++++ INFORMATION SHOWN ++++
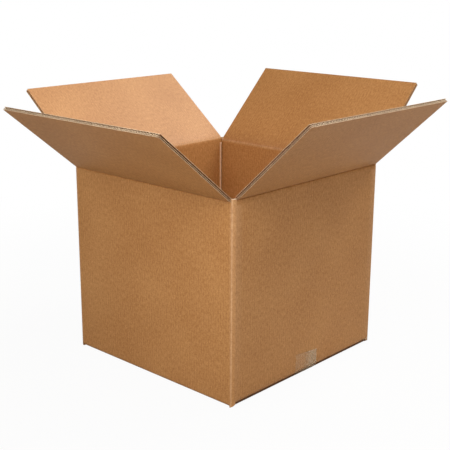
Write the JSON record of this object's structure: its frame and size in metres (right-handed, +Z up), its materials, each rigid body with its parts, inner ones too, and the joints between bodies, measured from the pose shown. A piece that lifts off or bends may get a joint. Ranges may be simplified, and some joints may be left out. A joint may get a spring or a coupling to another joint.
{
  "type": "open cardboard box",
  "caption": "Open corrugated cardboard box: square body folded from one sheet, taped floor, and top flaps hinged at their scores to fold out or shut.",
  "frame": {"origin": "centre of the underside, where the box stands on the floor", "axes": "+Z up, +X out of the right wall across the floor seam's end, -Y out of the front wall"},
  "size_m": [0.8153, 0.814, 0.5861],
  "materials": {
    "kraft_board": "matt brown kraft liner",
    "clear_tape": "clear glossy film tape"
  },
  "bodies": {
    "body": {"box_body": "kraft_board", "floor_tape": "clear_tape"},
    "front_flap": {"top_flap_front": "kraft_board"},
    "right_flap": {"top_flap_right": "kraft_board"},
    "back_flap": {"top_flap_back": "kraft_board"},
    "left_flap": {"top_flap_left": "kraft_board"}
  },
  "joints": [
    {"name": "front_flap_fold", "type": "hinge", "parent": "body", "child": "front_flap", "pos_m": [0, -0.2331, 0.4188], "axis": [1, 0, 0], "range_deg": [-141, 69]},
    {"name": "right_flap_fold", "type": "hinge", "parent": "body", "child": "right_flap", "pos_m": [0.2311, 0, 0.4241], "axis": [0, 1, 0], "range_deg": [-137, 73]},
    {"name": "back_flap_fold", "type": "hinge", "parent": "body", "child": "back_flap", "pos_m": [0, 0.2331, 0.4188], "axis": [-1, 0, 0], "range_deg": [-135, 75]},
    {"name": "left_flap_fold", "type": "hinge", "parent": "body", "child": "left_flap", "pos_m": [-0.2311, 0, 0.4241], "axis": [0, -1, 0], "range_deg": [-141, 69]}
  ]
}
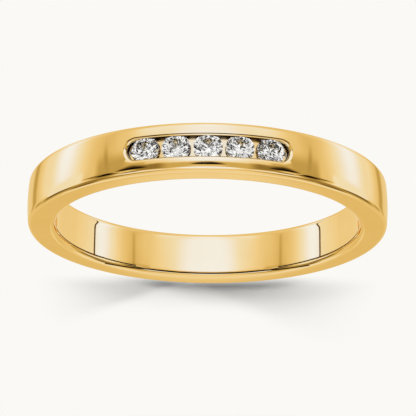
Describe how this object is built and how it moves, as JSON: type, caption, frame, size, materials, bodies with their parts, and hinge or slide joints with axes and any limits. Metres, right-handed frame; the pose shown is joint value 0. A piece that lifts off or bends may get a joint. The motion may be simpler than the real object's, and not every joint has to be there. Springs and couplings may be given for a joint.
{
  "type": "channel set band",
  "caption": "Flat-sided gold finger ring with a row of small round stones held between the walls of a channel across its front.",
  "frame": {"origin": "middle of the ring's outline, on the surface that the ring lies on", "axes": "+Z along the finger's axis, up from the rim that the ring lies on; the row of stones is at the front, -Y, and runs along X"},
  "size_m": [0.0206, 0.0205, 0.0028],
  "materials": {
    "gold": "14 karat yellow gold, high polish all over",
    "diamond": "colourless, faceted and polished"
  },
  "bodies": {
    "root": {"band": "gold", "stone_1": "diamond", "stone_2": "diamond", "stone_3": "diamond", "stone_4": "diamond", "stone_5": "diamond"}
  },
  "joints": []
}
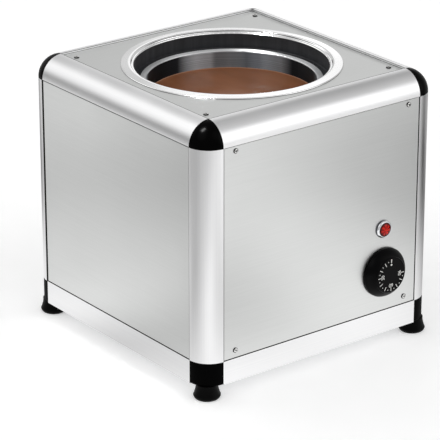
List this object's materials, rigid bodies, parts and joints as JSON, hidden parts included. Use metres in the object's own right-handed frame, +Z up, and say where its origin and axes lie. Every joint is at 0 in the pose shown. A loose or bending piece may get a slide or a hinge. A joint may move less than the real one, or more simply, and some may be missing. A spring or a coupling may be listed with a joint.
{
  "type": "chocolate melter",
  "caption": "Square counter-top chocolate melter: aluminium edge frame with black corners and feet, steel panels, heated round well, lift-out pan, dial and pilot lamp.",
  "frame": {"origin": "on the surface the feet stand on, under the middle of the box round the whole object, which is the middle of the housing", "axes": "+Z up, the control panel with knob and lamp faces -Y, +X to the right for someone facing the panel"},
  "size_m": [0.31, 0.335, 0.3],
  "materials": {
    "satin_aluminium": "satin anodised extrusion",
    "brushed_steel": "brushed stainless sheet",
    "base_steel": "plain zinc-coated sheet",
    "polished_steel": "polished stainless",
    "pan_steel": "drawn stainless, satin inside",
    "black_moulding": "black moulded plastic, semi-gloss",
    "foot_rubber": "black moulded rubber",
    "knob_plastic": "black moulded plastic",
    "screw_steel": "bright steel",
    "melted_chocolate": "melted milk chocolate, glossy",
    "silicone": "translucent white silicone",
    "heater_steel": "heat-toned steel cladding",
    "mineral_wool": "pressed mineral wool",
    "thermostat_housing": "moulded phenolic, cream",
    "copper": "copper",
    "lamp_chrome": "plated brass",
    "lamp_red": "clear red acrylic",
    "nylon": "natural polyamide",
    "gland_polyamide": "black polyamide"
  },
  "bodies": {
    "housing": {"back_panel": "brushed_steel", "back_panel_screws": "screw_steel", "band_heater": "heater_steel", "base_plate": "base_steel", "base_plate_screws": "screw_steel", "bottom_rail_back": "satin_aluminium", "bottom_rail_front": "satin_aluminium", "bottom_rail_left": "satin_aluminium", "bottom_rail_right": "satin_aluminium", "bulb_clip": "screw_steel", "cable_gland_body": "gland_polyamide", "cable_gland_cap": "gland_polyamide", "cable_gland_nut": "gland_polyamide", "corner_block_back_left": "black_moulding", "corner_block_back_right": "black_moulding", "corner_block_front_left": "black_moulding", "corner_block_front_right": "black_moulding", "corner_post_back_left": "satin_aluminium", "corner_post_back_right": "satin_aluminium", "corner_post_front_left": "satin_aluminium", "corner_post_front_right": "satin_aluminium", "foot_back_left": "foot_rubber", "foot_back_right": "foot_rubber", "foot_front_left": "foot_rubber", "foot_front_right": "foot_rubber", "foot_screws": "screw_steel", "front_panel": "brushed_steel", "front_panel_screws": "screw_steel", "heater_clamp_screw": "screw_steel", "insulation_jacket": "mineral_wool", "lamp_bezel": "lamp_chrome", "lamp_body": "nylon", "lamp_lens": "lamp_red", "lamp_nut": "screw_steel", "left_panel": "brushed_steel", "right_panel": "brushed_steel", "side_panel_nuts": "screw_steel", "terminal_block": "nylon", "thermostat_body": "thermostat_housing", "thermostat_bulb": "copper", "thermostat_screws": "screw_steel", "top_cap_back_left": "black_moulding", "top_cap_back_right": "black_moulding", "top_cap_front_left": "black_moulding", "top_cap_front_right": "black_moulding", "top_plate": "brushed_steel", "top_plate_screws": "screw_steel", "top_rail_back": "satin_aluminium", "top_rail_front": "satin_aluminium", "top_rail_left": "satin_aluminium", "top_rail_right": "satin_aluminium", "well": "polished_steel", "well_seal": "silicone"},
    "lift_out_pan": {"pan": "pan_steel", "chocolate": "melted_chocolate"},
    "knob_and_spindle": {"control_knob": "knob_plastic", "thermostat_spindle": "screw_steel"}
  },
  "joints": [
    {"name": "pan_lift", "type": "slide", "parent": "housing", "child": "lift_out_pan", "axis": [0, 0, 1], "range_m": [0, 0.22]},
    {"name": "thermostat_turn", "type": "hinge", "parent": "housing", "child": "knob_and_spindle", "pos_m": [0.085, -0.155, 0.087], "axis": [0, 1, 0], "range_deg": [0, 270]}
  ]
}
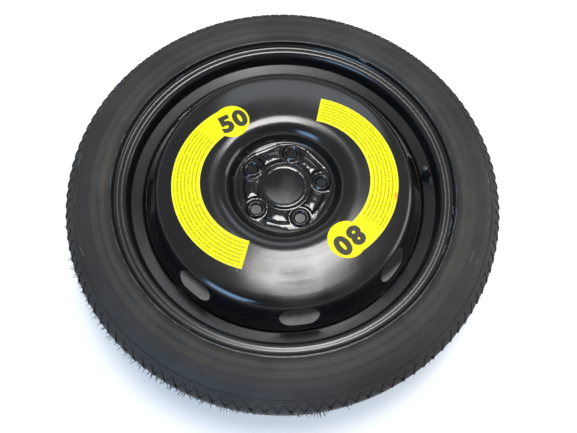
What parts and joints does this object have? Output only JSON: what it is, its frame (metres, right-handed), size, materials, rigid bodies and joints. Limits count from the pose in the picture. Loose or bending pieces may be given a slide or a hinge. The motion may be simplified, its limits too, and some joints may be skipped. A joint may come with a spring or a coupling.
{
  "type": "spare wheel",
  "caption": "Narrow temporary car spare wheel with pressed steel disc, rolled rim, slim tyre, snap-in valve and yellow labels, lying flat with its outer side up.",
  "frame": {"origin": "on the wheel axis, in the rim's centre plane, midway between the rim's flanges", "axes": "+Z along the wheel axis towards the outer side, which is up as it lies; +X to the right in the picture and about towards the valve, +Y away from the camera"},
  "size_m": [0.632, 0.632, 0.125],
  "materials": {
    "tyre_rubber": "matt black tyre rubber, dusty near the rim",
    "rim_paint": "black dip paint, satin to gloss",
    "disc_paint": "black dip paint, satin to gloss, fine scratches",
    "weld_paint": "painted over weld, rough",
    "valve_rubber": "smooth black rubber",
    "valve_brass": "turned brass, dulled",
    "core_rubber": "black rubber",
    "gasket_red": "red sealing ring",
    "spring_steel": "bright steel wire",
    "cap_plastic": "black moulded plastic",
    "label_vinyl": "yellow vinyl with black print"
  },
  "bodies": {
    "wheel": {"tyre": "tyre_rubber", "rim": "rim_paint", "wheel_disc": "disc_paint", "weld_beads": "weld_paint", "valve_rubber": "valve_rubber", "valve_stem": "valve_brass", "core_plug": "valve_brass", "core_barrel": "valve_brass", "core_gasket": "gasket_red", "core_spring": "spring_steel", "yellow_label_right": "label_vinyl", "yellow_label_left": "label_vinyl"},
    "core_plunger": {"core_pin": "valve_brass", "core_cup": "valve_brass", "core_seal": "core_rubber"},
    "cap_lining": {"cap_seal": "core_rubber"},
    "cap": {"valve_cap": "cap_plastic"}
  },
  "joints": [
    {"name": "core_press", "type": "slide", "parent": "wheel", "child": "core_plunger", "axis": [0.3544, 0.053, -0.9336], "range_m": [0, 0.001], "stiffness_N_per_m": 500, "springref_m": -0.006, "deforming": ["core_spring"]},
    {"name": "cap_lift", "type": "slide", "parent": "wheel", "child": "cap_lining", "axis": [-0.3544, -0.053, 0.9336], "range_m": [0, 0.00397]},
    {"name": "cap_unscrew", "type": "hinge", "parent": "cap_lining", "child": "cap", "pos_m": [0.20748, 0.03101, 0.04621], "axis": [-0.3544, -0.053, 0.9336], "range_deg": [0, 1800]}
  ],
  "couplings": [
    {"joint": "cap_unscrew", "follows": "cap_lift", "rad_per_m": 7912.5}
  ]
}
++++
● WHAT TO WORK ON: Gather from the records above every line containing the string "picture".

● COMPLETED EXERCISE:
What parts and joints does this object have? Output only JSON: what it is, its frame (metres, right-handed), size, materials, rigid bodies and joints. Limits count from the pose in the picture. Loose or bending pieces may be given a slide or a hinge. The motion may be simplified, its limits too, and some joints may be skipped. A joint may come with a spring or a coupling.
  "frame": {"origin": "on the wheel axis, in the rim's centre plane, midway between the rim's flanges", "axes": "+Z along the wheel axis towards the outer side, which is up as it lies; +X to the right in the picture and about towards the valve, +Y away from the camera"},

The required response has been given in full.